— START —

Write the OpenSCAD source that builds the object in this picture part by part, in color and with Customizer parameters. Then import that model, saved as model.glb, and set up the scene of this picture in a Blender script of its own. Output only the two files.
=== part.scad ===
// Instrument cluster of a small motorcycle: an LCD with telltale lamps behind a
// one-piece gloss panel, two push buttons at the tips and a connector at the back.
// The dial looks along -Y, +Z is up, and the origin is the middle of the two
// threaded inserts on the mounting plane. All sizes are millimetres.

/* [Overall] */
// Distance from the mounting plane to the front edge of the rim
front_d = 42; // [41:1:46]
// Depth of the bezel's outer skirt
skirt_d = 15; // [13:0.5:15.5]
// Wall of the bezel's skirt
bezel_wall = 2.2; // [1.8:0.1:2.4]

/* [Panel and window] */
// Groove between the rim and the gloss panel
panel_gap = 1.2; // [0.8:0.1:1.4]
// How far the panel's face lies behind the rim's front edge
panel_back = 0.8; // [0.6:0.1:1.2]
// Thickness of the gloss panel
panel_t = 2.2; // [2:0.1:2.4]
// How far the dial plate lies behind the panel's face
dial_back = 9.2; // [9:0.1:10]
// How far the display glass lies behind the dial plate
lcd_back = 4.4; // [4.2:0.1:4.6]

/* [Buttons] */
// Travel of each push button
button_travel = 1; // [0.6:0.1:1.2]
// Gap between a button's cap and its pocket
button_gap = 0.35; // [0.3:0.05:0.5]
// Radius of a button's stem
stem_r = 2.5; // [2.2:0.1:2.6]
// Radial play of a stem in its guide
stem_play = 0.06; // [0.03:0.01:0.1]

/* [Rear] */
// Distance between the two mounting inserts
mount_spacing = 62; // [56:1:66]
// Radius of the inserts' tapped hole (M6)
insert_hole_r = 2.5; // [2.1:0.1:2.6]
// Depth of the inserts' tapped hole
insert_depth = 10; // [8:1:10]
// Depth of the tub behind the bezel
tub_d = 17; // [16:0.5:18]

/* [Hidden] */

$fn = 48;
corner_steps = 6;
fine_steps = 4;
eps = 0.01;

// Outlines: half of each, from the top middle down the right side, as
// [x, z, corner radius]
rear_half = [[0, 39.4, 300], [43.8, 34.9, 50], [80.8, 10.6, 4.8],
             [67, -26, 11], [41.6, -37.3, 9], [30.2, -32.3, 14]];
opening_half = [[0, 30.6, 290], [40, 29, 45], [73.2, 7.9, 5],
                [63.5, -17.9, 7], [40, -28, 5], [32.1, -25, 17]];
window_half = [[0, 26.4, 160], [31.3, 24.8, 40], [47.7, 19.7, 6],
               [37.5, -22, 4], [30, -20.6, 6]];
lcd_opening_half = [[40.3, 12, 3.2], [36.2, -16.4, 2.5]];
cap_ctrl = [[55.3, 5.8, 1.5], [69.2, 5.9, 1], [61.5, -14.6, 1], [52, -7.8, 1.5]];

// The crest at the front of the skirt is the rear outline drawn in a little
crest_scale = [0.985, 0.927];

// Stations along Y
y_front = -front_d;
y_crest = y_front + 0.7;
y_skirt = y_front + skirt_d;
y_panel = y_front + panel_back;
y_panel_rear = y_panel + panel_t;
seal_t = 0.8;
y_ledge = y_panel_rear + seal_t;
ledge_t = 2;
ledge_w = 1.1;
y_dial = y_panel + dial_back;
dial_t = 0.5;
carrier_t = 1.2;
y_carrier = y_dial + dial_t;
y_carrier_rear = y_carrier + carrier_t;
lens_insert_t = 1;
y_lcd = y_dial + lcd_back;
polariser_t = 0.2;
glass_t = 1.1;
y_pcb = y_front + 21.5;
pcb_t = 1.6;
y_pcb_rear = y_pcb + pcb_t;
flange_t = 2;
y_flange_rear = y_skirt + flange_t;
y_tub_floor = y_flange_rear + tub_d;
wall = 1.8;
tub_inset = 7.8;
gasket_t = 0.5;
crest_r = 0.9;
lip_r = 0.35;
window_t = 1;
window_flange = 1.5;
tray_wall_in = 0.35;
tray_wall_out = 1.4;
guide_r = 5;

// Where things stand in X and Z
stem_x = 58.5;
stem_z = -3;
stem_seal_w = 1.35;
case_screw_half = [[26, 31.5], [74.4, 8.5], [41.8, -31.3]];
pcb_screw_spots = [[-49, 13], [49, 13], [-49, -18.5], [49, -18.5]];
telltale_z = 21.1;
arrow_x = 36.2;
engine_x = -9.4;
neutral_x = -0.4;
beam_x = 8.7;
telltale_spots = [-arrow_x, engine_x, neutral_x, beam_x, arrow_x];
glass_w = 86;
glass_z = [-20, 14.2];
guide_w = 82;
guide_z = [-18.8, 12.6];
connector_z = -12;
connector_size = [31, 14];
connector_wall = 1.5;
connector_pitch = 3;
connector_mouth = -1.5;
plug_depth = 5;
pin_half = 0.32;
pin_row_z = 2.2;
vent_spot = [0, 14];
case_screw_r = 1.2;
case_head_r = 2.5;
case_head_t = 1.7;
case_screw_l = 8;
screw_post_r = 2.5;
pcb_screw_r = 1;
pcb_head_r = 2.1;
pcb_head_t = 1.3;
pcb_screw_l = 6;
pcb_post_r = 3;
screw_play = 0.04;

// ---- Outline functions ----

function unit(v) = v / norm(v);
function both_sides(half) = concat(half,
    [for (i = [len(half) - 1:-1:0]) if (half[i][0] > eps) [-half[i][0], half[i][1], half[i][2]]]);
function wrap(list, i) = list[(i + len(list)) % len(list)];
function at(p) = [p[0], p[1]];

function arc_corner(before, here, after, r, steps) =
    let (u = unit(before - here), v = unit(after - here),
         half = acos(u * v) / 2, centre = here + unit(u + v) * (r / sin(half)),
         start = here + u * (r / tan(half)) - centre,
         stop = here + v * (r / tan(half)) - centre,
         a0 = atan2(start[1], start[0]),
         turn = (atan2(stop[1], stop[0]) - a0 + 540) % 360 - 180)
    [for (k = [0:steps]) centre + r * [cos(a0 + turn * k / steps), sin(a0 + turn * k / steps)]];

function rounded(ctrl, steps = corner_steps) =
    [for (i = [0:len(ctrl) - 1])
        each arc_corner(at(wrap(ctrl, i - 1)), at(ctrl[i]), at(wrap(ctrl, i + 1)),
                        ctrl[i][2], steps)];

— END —

**WHAT YOU NEED TO DO**
Copy out the lines in which the string "part" appears.

**RESPONSE TO THE TASK**
Write the OpenSCAD source that builds the object in this picture part by part, in color and with Customizer parameters. Then import that model, saved as model.glb, and set up the scene of this picture in a Blender script of its own. Output only the two files.
=== part.scad ===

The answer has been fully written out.